Dors is frequently referenced as Britain's "answer" to Marilyn Monroe, but a brace of Dors's films – My Wife's Lodger (1952) and Is Your Honeymoon Really Necessary? from 1953 – set for DVD release by the BFI – show a vibrant and underrated star with a decidedly English sass. Aside from her role as a convicted murderer in Yield to the Night, it is usually assumed that her acting talent was wasted on fripperies, yet she also had hefty roles in another prison drama, The Weak and the Wicked (1954), and Carol Reed's A Kid for Two Farthings (1955), set around Petticoat Lane. "Putting glamour and serious acting into separate compartments," she said at the time, "makes me sick."

Nevertheless, if she became typecast as the knowing innocent or the sexual predator, she was unbothered, and her saucy roles were unique in British 50s cinema. As model Dolores August in Lady Godiva Rides Again, she claims to have met a pair of suitors at the Festival of Britain – "I picked them up in the Dome of Discovery" – while her startling cameo as an actress in 1956's As Long As They're Happy leads Jack Buchanan to "capture her for posterity". "You leave my posterity out of this," she winks back. My Wife's Lodger has a script riddled with puns so weak you'd think jokes were being rationed ("Have you been creating a career for yourself in Korea?", "No, I was committing suicide in Suez"). An odd mix of Three Stooges slapstick and prewar music hall, it is little more than an intriguing curio.

The main reason for her appearances in such minor movies (she was making an average of four a year in the 50s) was her husband and agent Dennis Hamilton. He had failed as an actor and was working as a door-to-door salesman when he spotted his golden ticket and wowed her with huge bouquets of flowers. Off camera, he initiated Dors into the world of sex parties and two-way mirrors; he also stunted her career like an ungodly mix of Colonel Tom Parker and Simon Cowell by guiding her away from serious roles, roaring "to hell with all that acting rubbish!" Light entertainment was where the money was.

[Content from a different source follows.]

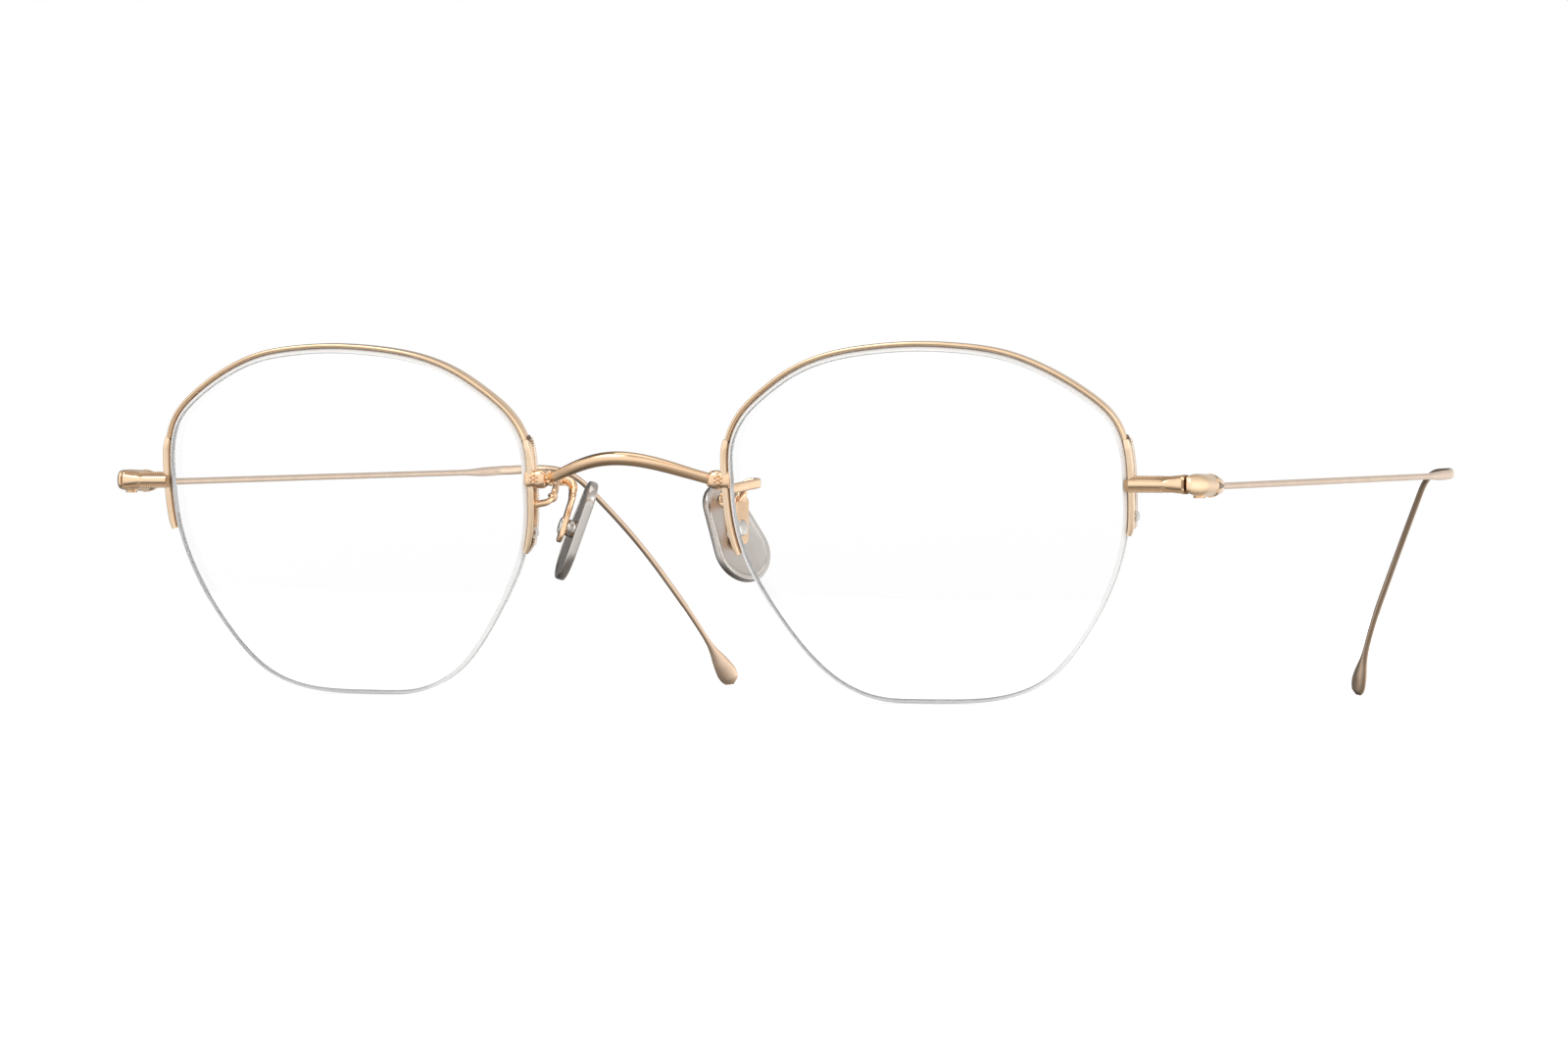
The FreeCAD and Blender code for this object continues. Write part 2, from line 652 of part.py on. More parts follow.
def teardrop(thickness):
    """Plate bounded by a small circle, a large circle and their outer tangents."""
    spread = PAD_LENGTH - PAD_TOP_RADIUS - PAD_BOTTOM_RADIUS
    top_x = -PAD_LENGTH / 2 + PAD_TOP_RADIUS
    bottom_x = top_x + spread
    lean = math.asin((PAD_BOTTOM_RADIUS - PAD_TOP_RADIUS) / spread)
    across = V(-math.sin(lean), math.cos(lean), 0)
    below = V(across.x, -across.y, 0)
    top = V(top_x, 0, 0)
    bottom = V(bottom_x, 0, 0)
    a, b = top + across * PAD_TOP_RADIUS, bottom + across * PAD_BOTTOM_RADIUS
    c, d = bottom + below * PAD_BOTTOM_RADIUS, top + below * PAD_TOP_RADIUS
    wire = Part.Wire([
        Part.LineSegment(a, b).toShape(),
        Part.Arc(b, bottom + V(PAD_BOTTOM_RADIUS, 0, 0), c).toShape(),
        Part.LineSegment(c, d).toShape(),
        Part.Arc(d, top - V(PAD_TOP_RADIUS, 0, 0), a).toShape(),
    ])
    solid = Part.Face(wire).extrude(V(0, 0, thickness))
    solid.translate(V(0, 0, -thickness / 2))
    return solid


def nose_pad():
    normal, long_axis, _ = pad_frame()
    solid = teardrop(PAD_THICKNESS)
    rims = [edge for edge in solid.Edges if abs(abs(edge.CenterOfMass.z) - PAD_THICKNESS / 2) < 0.01]
    solid = solid.makeFillet(PAD_EDGE_ROUND, rims)
    half = PAD_THICKNESS / 2
    boss = Part.makeCylinder(PAD_BOSS_RADIUS, PAD_BOSS_LENGTH + 0.1, V(0, 0, half - 0.1))
    solid = solid.fuse(boss)
    hole = Part.makeCylinder(RIVET_RADIUS + 0.01, PAD_BOSS_LENGTH + 0.4, V(0, 0, half - 0.35))
    return in_pad_frame(solid.cut(hole), normal, long_axis, 0)


def paddle_level():
    """Distance from the middle of the pad to the near face of the arm's paddle."""
    return PAD_THICKNESS / 2 + PAD_BOSS_LENGTH + PAD_PLAY


def pad_rivet():
    normal, long_axis, _ = pad_frame()
    start = PAD_THICKNESS / 2 - 0.33
    seat = paddle_level() + ARM_PADDLE_THICKNESS + PAD_PLAY
    shank = Part.makeCylinder(RIVET_RADIUS, seat - start, V(0, 0, start))
    dome = Part.makeCylinder(RIVET_HEAD_RADIUS, RIVET_HEAD_HEIGHT, V(0, 0, seat))
    rim = [edge for edge in dome.Edges if edge.CenterOfMass.z > seat + RIVET_HEAD_HEIGHT * 0.9]
    dome = dome.makeFillet(RIVET_HEAD_HEIGHT * 0.6, rim)
    return in_pad_frame(shank.fuse(dome).removeSplitter(), normal, long_axis, 0)


def pad_arm():
    normal, _, _ = pad_frame()
    axis = unit(ARM_PADDLE_AXIS)
    axis = axis - normal * axis.dot(normal)
    axis.normalize()
    half = ARM_PADDLE_WIDTH / 2
    thick = ARM_PADDLE_THICKNESS
    length = ARM_PADDLE_UP + ARM_PADDLE_DOWN - 2 * half
    paddle = Part.makeBox(length, 2 * half, thick, V(half - ARM_PADDLE_UP, -half, 0))
    for x in (half - ARM_PADDLE_UP, ARM_PADDLE_DOWN - half):
        paddle = paddle.fuse(Part.makeCylinder(half, thick, V(x, 0, 0)))
    paddle = paddle.cut(Part.makeCylinder(RIVET_RADIUS + RIVET_FIT, 2, V(0, 0, -0.5)))
    paddle = in_pad_frame(paddle, normal, axis, paddle_level())
    middle = V(*PAD_CENTRE) + normal * (paddle_level() + thick / 2)
    neck = middle - axis * (ARM_PADDLE_UP - 0.9)
    route = [V(NASAL_EDGE_X - inset, y, z) for inset, y, z in ARM_ROUTE] + [neck]
    wire = round_wire(route, ARM_RADIUS)
    return largest(wire.fuse(paddle).removeSplitter().cut(rim_envelope()))


# Assembly

def mirror(shape):
    return shape.mirror(V(0, 0, 0), V(1, 0, 0))


def largest(shape):
    """Biggest solid of a shape, without the crumbs that a cut leaves behind."""
    return max(shape.Solids, key=lambda solid: solid.Volume)


def left_side():
    """Every piece of the wearer's left side, by name."""
    return {
        "lens": place_in_front(lens()),
        "upper_rim": place_in_front(upper_rim()),
        "rim_liner": place_in_front(rim_liner()),
        "lens_cord": place_in_front(lens_cord()),
        "temporal_plate": place_in_front(plate(TEMPORAL_TOP, TEMPORAL_BOTTOM, TEMPORAL_LOOP)),
        "nasal_plate": place_in_front(plate(NASAL_TOP, NASAL_BOTTOM, NASAL_LOOP)),
        "end_piece": end_piece(),
        "temple_head": temple_head(),
        "hinge_screw": hinge_screw(),
        "temple_wire": temple_wire(),
        "pad_arm": pad_arm(),
        "nose_pad": nose_pad(),
        "pad_rivet": pad_rivet(),
    }


def make_pieces():
    """All pieces, moved so that the origin is the middle of the table face."""
    pieces = {"bridge": bridge()}
    for name, shape in left_side().items():
        pieces["left_" + name] = shape
        pieces["right_" + name] = mirror(shape)
    box = Part.makeCompound(list(pieces.values())).optimalBoundingBox(False)
    shift = V(-box.Center.x, -box.Center.y, -box.ZMin)
    for name, shape in pieces.items():
        moved = shape.copy()
        moved.translate(shift)
        pieces[name] = moved
    return pieces, shift


def main():
    os.makedirs("parts", exist_ok=True)
    pieces, shift = make_pieces()
    for name, shape in pieces.items():
        shape.exportStep("parts/" + name + ".step")
        print(name, "solids", len(shape.Solids), "volume", round(shape.Volume, 3), shape.isValid())
    print("shift", [round(value, 4) for value in shift])
    return pieces, shift


main()
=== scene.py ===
"""Looks of a pair of half-rim wire eyeglasses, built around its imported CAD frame.

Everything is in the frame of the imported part: +X towards the wearer's left, +Y backwards along
the temples, +Z up, with the spectacles standing on their lenses and temple tips. Sizes are
written in millimetres and turned into metres when a mesh is made.
"""

import json
import logging
import math
from dataclasses import dataclass, field
from enum import Enum
from typing import Sequence

import bmesh
import bpy
import numpy as np
from mathutils import Matrix, Vector


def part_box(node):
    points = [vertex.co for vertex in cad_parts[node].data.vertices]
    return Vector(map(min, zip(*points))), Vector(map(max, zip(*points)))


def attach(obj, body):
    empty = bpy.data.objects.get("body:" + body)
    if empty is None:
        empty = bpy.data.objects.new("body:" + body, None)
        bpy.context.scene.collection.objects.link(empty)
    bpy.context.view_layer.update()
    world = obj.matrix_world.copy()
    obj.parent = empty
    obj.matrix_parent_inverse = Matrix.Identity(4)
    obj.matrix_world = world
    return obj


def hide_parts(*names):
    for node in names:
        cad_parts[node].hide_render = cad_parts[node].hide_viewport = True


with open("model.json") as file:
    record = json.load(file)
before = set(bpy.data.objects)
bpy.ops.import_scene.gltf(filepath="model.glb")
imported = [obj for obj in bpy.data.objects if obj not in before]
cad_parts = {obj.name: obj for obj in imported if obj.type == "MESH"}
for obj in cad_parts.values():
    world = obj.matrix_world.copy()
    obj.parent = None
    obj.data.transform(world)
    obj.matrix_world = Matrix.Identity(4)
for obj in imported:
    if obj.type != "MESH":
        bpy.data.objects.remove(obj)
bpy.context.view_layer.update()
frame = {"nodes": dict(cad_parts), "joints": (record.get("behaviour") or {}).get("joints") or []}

MM = 0.001
UP = (0.0, 0.0, 1.0)
BACKWARDS = (0.0, 1.0, 0.0)
BEAD_LEVELS = ((-0.35, 0.95), (0.25, 0.93), (0.75, 0.6))
"""Rings of a bead, as height and width over its radius."""
NOISE_SPAN = (0.3, 0.7)
"""Range that most values of a noise keep to."""
LOG = logging.getLogger("eyeglasses")

Array = np.ndarray
Triple = tuple[float, float, float]
Material = bpy.types.Material
Socket = bpy.types.NodeSocket
Tree = bpy.types.NodeTree


class Side(Enum):
    """Side of the wearer, with its sign along X."""

    LEFT = 1
    RIGHT = -1

    @property
    def label(self) -> str:
        """Prefix of the names of the pieces on this side."""
        return self.name.lower()


class Slot(Enum):
    """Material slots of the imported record."""

    GOLD = "gold"
    SCREW = "screw"
    PAD = "pad"
    LENS = "lens"
    NYLON = "nylon"


# Small vector helpers

def unit(vector: Sequence[float]) -> Array:
    """Unit vector along a vector."""
    values = np.asarray(vector, float)
    return values / np.linalg.norm(values)


def hinge_place(side: Side) -> Array:
    """Point of a temple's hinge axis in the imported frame.

    Args:
        side: The wearer's side.

    Returns:
        The point, in millimetres.
    """
    name = side.label + "_temple_fold"
    joint = next(j for j in frame["joints"] if j["name"] == name)
    return np.array(joint["pos_m"]) / MM


def around(count: int) -> Array:
    """Angles evenly spaced round a circle."""
    return np.linspace(0, 2 * math.pi, count, endpoint=False)


def superellipse(half_a: float, half_b: float, power: float, count: int = 20) -> Array:
    """Closed section between an ellipse (power 2) and a rectangle (high power).

    Args:
        half_a: Half size along the first axis.
        half_b: Half size along the second axis.
        power: Exponent of the curve.
        count: Number of points.

    Returns:
        Points of the section, one row each.
    """
    turn = around(count)
    c, s = np.cos(turn), np.sin(turn)
    a = half_a * np.sign(c) * np.abs(c) ** (2 / power)
    b = half_b * np.sign(s) * np.abs(s) ** (2 / power)
    return np.stack([a, b], -1)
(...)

Meanwhile, in 1953, Marilyn Monroe was shooting the film that made her an international phenomenon, Gentlemen Prefer Blondes. From that point onwards Dors – who might have been a star in her own right – was walking in Monroe's shadow. A brief stint in Hollywood later in the decade was mainly memorable for Dennis Hamilton losing his cool and kicking a photographer senseless at a housewarming party. Dors was nicknamed Marilyn Bovril and given a couple of tired, obvious roles before returning home.

The imminent DVD captures her in fresher times, when stardom was still a possibility. The French poster for Is Your Honeymoon Really Necessary? was topped by the legend "la ravissante Diana Dors", and in Italy the rest of the cast weren't even mentioned – the poster featured Diana alone, perched on a cloud in a slinky blue gown.

In some ways Dors's talent was underdeveloped – her real life lines were funnier and saucier than most she was given by scriptwriters. In 1964, she sat on a Juke Box Jury panel next to Andrew Oldham, the manager of the Rolling Stones, who'd had a boyhood crush on her. As he nervously picked up a glass of water it spilt all over Diana's lap – "My my," she purred off mike, "you couldn't wait." You can't imagine Marilyn coming up with a line like that. Diana Dors was knowing, effortless, mischief personified. Leaning on a bar in My Wife's Lodger, she sighs "I don't know what to drink – I'm so hot." "Lady", says the wag next to her, "you said it."

Is Your Honeymoon Really Necessary and My Wife's Lodger are released together on 21 June in a dual format edition (DVD & Blu-ray).